What follows is a listing; give it again exactly, in its entirety.

--- begin ---

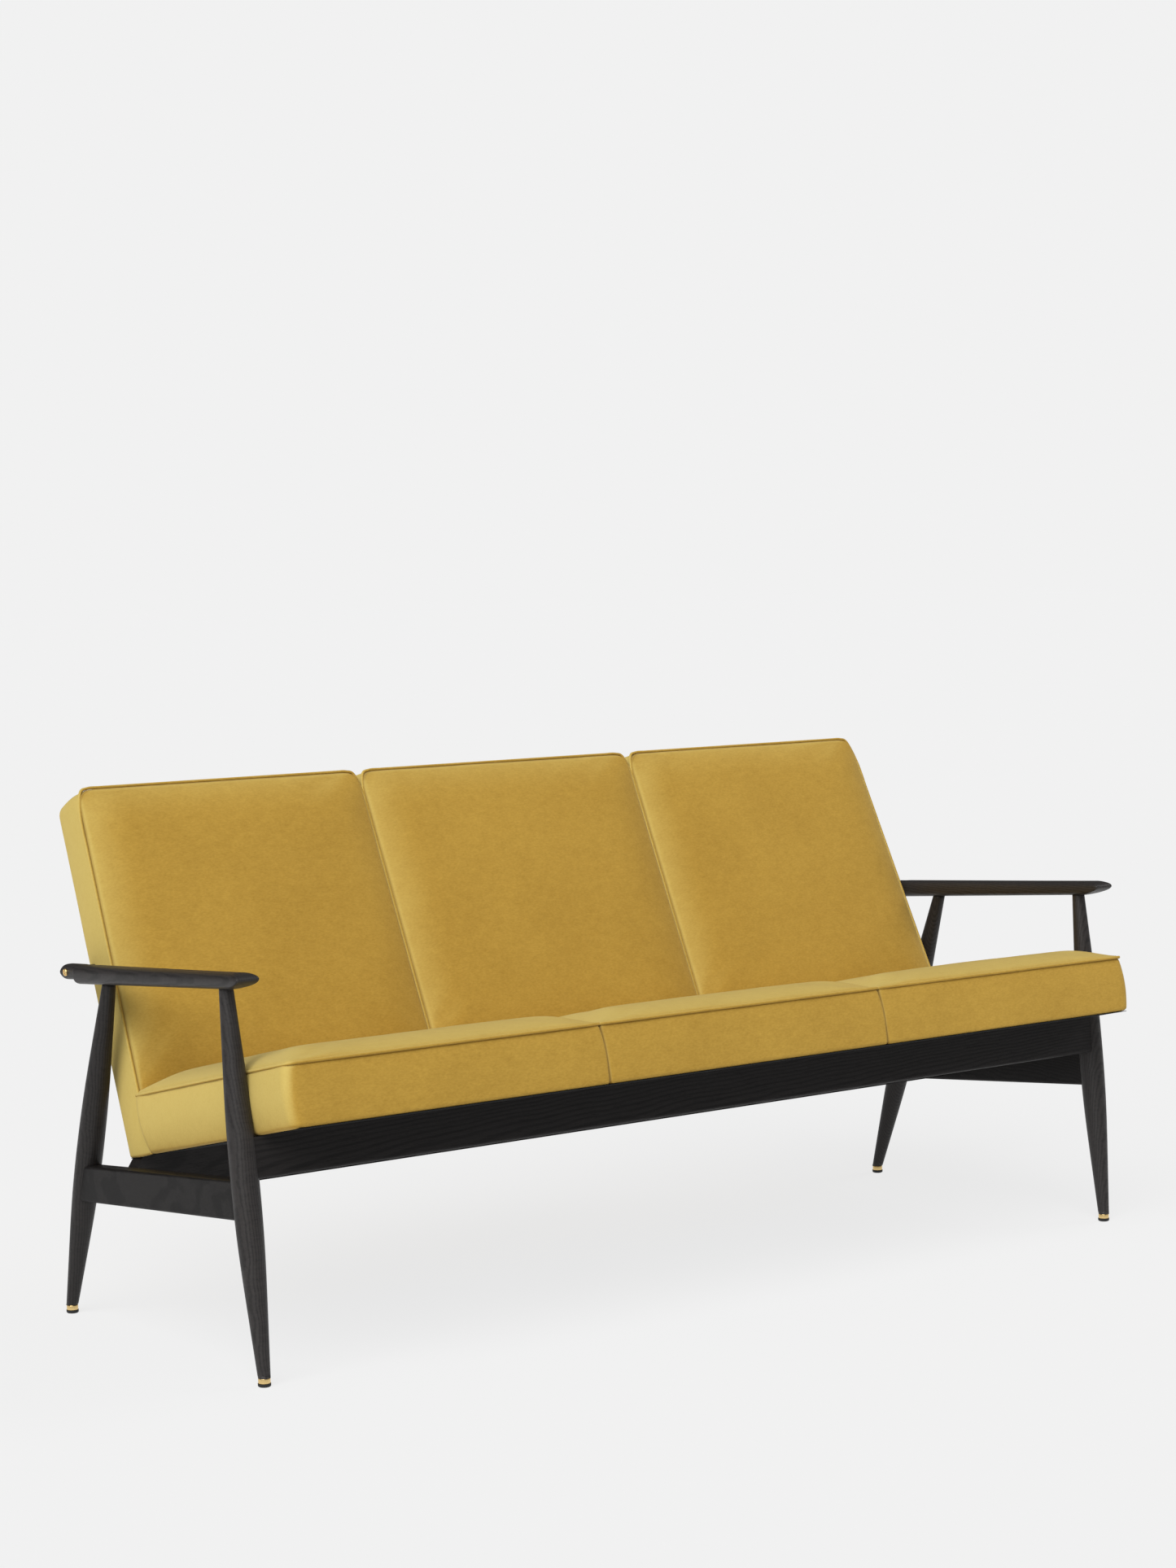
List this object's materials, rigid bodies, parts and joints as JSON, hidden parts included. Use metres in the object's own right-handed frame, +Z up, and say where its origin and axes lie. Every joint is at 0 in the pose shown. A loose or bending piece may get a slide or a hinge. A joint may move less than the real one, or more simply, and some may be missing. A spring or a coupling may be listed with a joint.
{
  "type": "sofa with wooden legs",
  "caption": "Sofa with a sectioned velvet seat and backrest on a dark turned-wood frame with slim armrests and brass ferrules.",
  "frame": {"origin": "floor level under the middle of the sofa (centre of its overall footprint)", "axes": "+X to the right of a person who sits on the sofa's mirror side (viewer's right), +Y towards the backrest, +Z up"},
  "size_m": [1.7156, 0.7449, 0.8076],
  "materials": {
    "stained_ash": "satin, near-black stain with open grain",
    "frame_wood": "planed, unfinished",
    "beech_dowel": "unfinished",
    "brass": "brushed",
    "glide_plastic": "matte",
    "velvet": "short pile, mustard",
    "webbing": "woven",
    "dust_cloth": "non-woven, black",
    "steel": "zinc plated"
  },
  "bodies": {
    "root": {"arm_bolt_left": "brass", "arm_bolt_right": "brass", "arm_insert_left": "brass", "arm_insert_right": "brass", "arm_spacer_left": "stained_ash", "arm_spacer_right": "stained_ash", "armrest_left": "stained_ash", "armrest_right": "stained_ash", "back_bottom_member": "frame_wood", "back_pad_left": "velvet", "back_pad_middle": "velvet", "back_pad_right": "velvet", "back_panel_left": "velvet", "back_panel_middle": "velvet", "back_panel_right": "velvet", "back_post_left": "frame_wood", "back_post_right": "frame_wood", "back_screws": "steel", "back_stile_left": "frame_wood", "back_stile_right": "frame_wood", "back_top_member": "frame_wood", "back_webbing": "webbing", "dust_cover": "dust_cloth", "ferrule_front_left": "brass", "ferrule_front_right": "brass", "ferrule_rear_left": "brass", "ferrule_rear_right": "brass", "front_rail": "stained_ash", "front_rail_dowels": "beech_dowel", "glide_front_left": "glide_plastic", "glide_front_right": "glide_plastic", "glide_rear_left": "glide_plastic", "glide_rear_right": "glide_plastic", "leg_front_left": "stained_ash", "leg_front_right": "stained_ash", "leg_rear_left": "stained_ash", "leg_rear_right": "stained_ash", "rear_rail": "stained_ash", "rear_rail_dowels": "beech_dowel", "seat_bearer_left": "frame_wood", "seat_bearer_right": "frame_wood", "seat_front_member": "frame_wood", "seat_pad_left": "velvet", "seat_pad_middle": "velvet", "seat_pad_right": "velvet", "seat_rear_member": "frame_wood", "seat_screws": "steel", "seat_side_member_left": "frame_wood", "seat_side_member_right": "frame_wood", "seat_webbing": "webbing", "side_rail_dowels_left": "beech_dowel", "side_rail_dowels_right": "beech_dowel", "side_rail_left": "stained_ash", "side_rail_right": "stained_ash", "tie_plates": "steel", "tie_screws": "steel"}
  },
  "joints": []
}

--- end ---

**Reply to the task:**
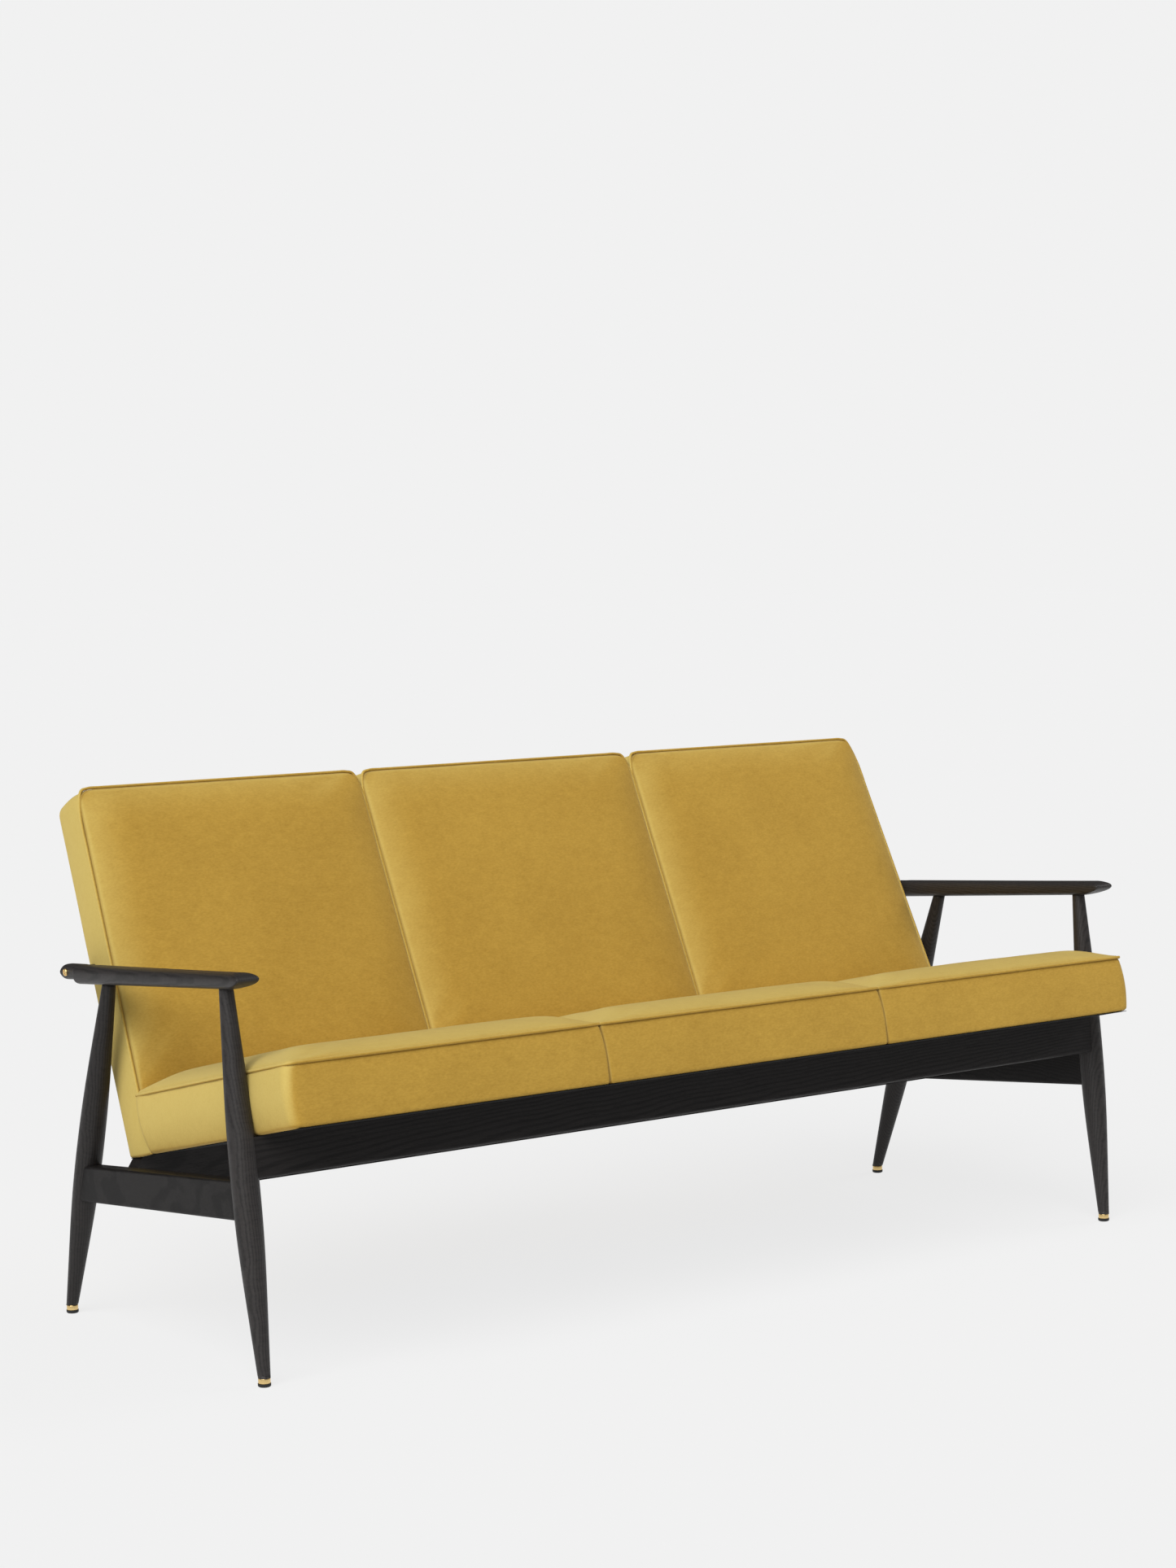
List this object's materials, rigid bodies, parts and joints as JSON, hidden parts included. Use metres in the object's own right-handed frame, +Z up, and say where its origin and axes lie. Every joint is at 0 in the pose shown. A loose or bending piece may get a slide or a hinge. A joint may move less than the real one, or more simply, and some may be missing. A spring or a coupling may be listed with a joint.
{
  "type": "sofa with wooden legs",
  "caption": "Sofa with a sectioned velvet seat and backrest on a dark turned-wood frame with slim armrests and brass ferrules.",
  "frame": {"origin": "floor level under the middle of the sofa (centre of its overall footprint)", "axes": "+X to the right of a person who sits on the sofa's mirror side (viewer's right), +Y towards the backrest, +Z up"},
  "size_m": [1.7156, 0.7449, 0.8076],
  "materials": {
    "stained_ash": "satin, near-black stain with open grain",
    "frame_wood": "planed, unfinished",
    "beech_dowel": "unfinished",
    "brass": "brushed",
    "glide_plastic": "matte",
    "velvet": "short pile, mustard",
    "webbing": "woven",
    "dust_cloth": "non-woven, black",
    "steel": "zinc plated"
  },
  "bodies": {
    "root": {"arm_bolt_left": "brass", "arm_bolt_right": "brass", "arm_insert_left": "brass", "arm_insert_right": "brass", "arm_spacer_left": "stained_ash", "arm_spacer_right": "stained_ash", "armrest_left": "stained_ash", "armrest_right": "stained_ash", "back_bottom_member": "frame_wood", "back_pad_left": "velvet", "back_pad_middle": "velvet", "back_pad_right": "velvet", "back_panel_left": "velvet", "back_panel_middle": "velvet", "back_panel_right": "velvet", "back_post_left": "frame_wood", "back_post_right": "frame_wood", "back_screws": "steel", "back_stile_left": "frame_wood", "back_stile_right": "frame_wood", "back_top_member": "frame_wood", "back_webbing": "webbing", "dust_cover": "dust_cloth", "ferrule_front_left": "brass", "ferrule_front_right": "brass", "ferrule_rear_left": "brass", "ferrule_rear_right": "brass", "front_rail": "stained_ash", "front_rail_dowels": "beech_dowel", "glide_front_left": "glide_plastic", "glide_front_right": "glide_plastic", "glide_rear_left": "glide_plastic", "glide_rear_right": "glide_plastic", "leg_front_left": "stained_ash", "leg_front_right": "stained_ash", "leg_rear_left": "stained_ash", "leg_rear_right": "stained_ash", "rear_rail": "stained_ash", "rear_rail_dowels": "beech_dowel", "seat_bearer_left": "frame_wood", "seat_bearer_right": "frame_wood", "seat_front_member": "frame_wood", "seat_pad_left": "velvet", "seat_pad_middle": "velvet", "seat_pad_right": "velvet", "seat_rear_member": "frame_wood", "seat_screws": "steel", "seat_side_member_left": "frame_wood", "seat_side_member_right": "frame_wood", "seat_webbing": "webbing", "side_rail_dowels_left": "beech_dowel", "side_rail_dowels_right": "beech_dowel", "side_rail_left": "stained_ash", "side_rail_right": "stained_ash", "tie_plates": "steel", "tie_screws": "steel"}
  },
  "joints": []
}